Task statement
Each entry must be reproduced precisely as it stands.
<<<<
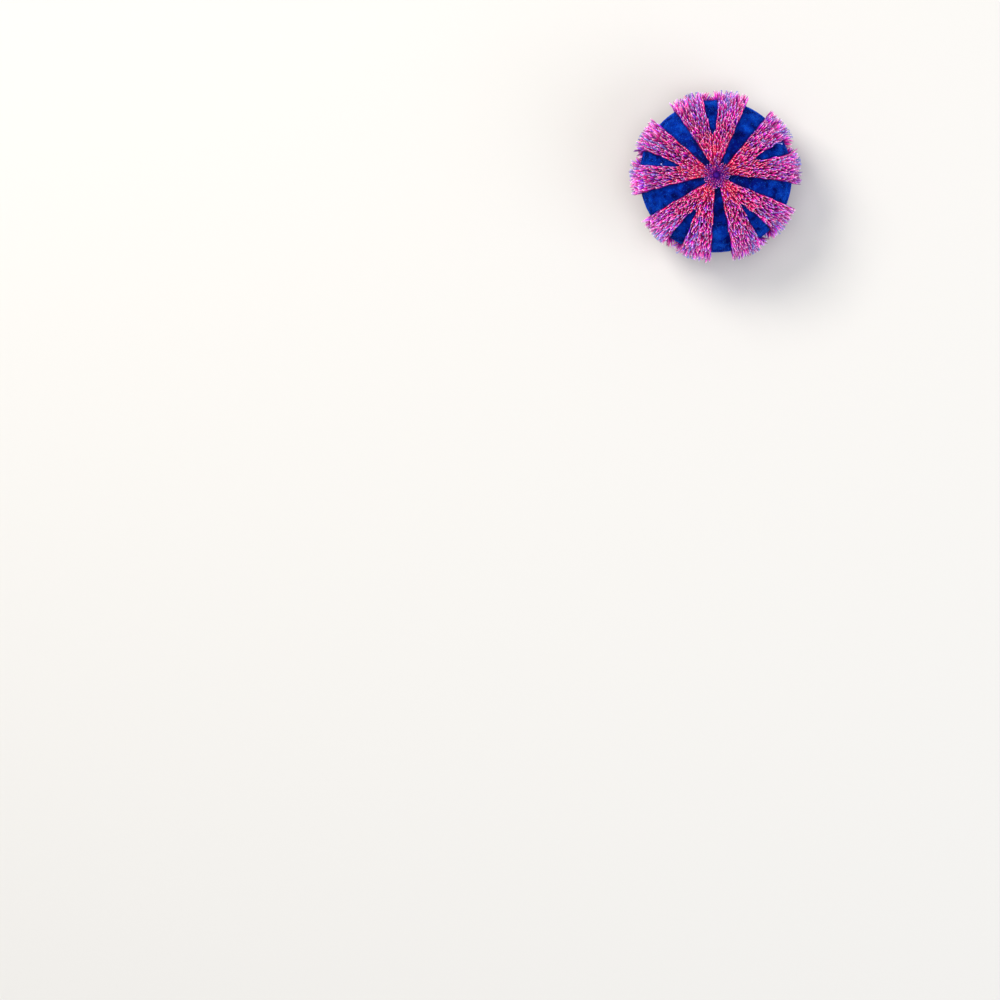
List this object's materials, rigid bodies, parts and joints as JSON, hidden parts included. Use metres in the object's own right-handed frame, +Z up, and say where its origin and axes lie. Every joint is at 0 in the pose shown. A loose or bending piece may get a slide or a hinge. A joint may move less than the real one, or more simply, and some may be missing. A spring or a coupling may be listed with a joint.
{
  "type": "tuxedo urchin",
  "caption": "Life-size globular sea urchin, velvety blue bare bands between tracts of short crimson spines, standing on its lower spines as a still model.",
  "frame": {"origin": "on the floor, under the middle of the test", "axes": "+Z up through the apex, -Y along the middle of the broad band that points down the picture"},
  "size_m": [0.0593, 0.0581, 0.043],
  "materials": {
    "spiny_tract": "crimson to magenta spines on a dark red skin",
    "blue_skin": "velvety ultramarine skin",
    "apical_disc": "violet plates with pale and blue spots",
    "mouth": "soft pinkish membrane with white tooth tips"
  },
  "bodies": {
    "root": {"spiny_tract_1a": "spiny_tract", "spiny_tract_1b": "spiny_tract", "spiny_tract_2a": "spiny_tract", "spiny_tract_2b": "spiny_tract", "spiny_tract_3a": "spiny_tract", "spiny_tract_3b": "spiny_tract", "spiny_tract_4a": "spiny_tract", "spiny_tract_4b": "spiny_tract", "spiny_tract_5a": "spiny_tract", "spiny_tract_5b": "spiny_tract", "broad_band_1": "blue_skin", "broad_band_2": "blue_skin", "broad_band_3": "blue_skin", "broad_band_4": "blue_skin", "broad_band_5": "blue_skin", "narrow_band_1": "blue_skin", "narrow_band_2": "blue_skin", "narrow_band_3": "blue_skin", "narrow_band_4": "blue_skin", "narrow_band_5": "blue_skin", "apical_disc": "apical_disc", "mouth": "mouth"}
  },
  "joints": []
}
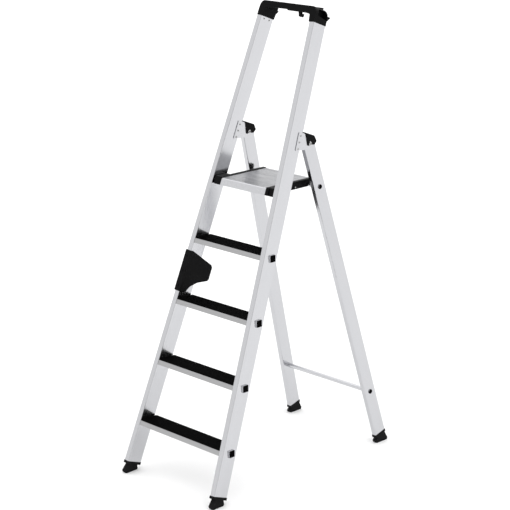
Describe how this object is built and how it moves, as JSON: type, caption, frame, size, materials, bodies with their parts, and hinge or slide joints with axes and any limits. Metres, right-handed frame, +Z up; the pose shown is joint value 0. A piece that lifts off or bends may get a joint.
>>>>
The answer
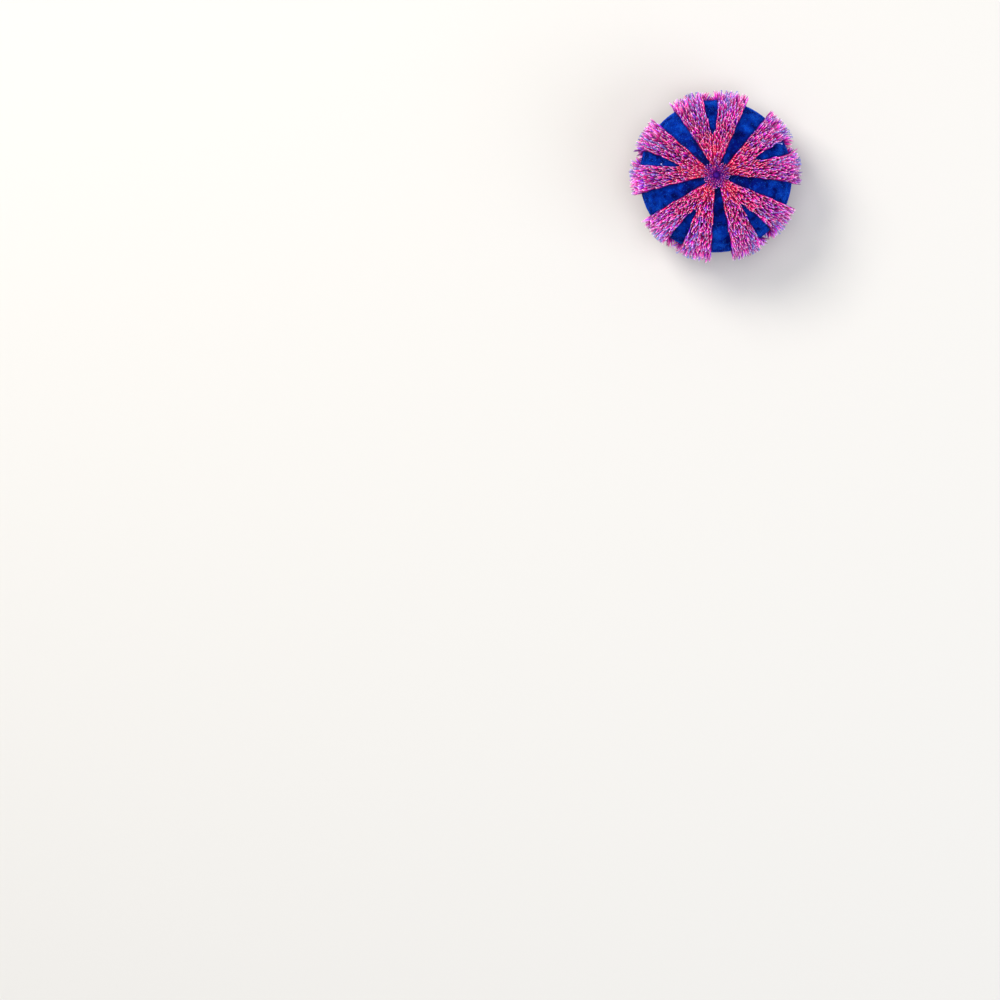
List this object's materials, rigid bodies, parts and joints as JSON, hidden parts included. Use metres in the object's own right-handed frame, +Z up, and say where its origin and axes lie. Every joint is at 0 in the pose shown. A loose or bending piece may get a slide or a hinge. A joint may move less than the real one, or more simply, and some may be missing. A spring or a coupling may be listed with a joint.
{
  "type": "tuxedo urchin",
  "caption": "Life-size globular sea urchin, velvety blue bare bands between tracts of short crimson spines, standing on its lower spines as a still model.",
  "frame": {"origin": "on the floor, under the middle of the test", "axes": "+Z up through the apex, -Y along the middle of the broad band that points down the picture"},
  "size_m": [0.0593, 0.0581, 0.043],
  "materials": {
    "spiny_tract": "crimson to magenta spines on a dark red skin",
    "blue_skin": "velvety ultramarine skin",
    "apical_disc": "violet plates with pale and blue spots",
    "mouth": "soft pinkish membrane with white tooth tips"
  },
  "bodies": {
    "root": {"spiny_tract_1a": "spiny_tract", "spiny_tract_1b": "spiny_tract", "spiny_tract_2a": "spiny_tract", "spiny_tract_2b": "spiny_tract", "spiny_tract_3a": "spiny_tract", "spiny_tract_3b": "spiny_tract", "spiny_tract_4a": "spiny_tract", "spiny_tract_4b": "spiny_tract", "spiny_tract_5a": "spiny_tract", "spiny_tract_5b": "spiny_tract", "broad_band_1": "blue_skin", "broad_band_2": "blue_skin", "broad_band_3": "blue_skin", "broad_band_4": "blue_skin", "broad_band_5": "blue_skin", "narrow_band_1": "blue_skin", "narrow_band_2": "blue_skin", "narrow_band_3": "blue_skin", "narrow_band_4": "blue_skin", "narrow_band_5": "blue_skin", "apical_disc": "apical_disc", "mouth": "mouth"}
  },
  "joints": []
}
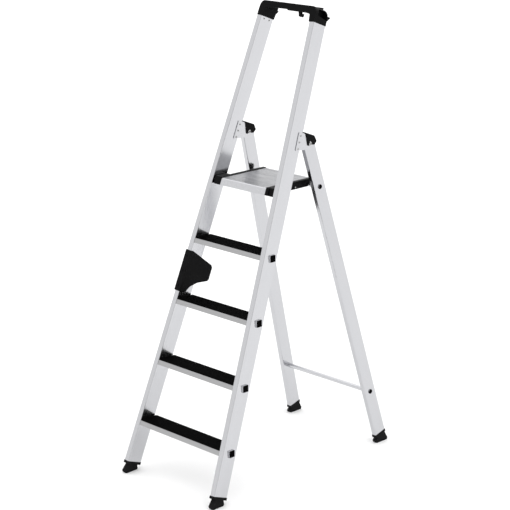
Describe how this object is built and how it moves, as JSON: type, caption, frame, size, materials, bodies with their parts, and hinge or slide joints with axes and any limits. Metres, right-handed frame, +Z up; the pose shown is joint value 0. A piece that lifts off or bends may get a joint.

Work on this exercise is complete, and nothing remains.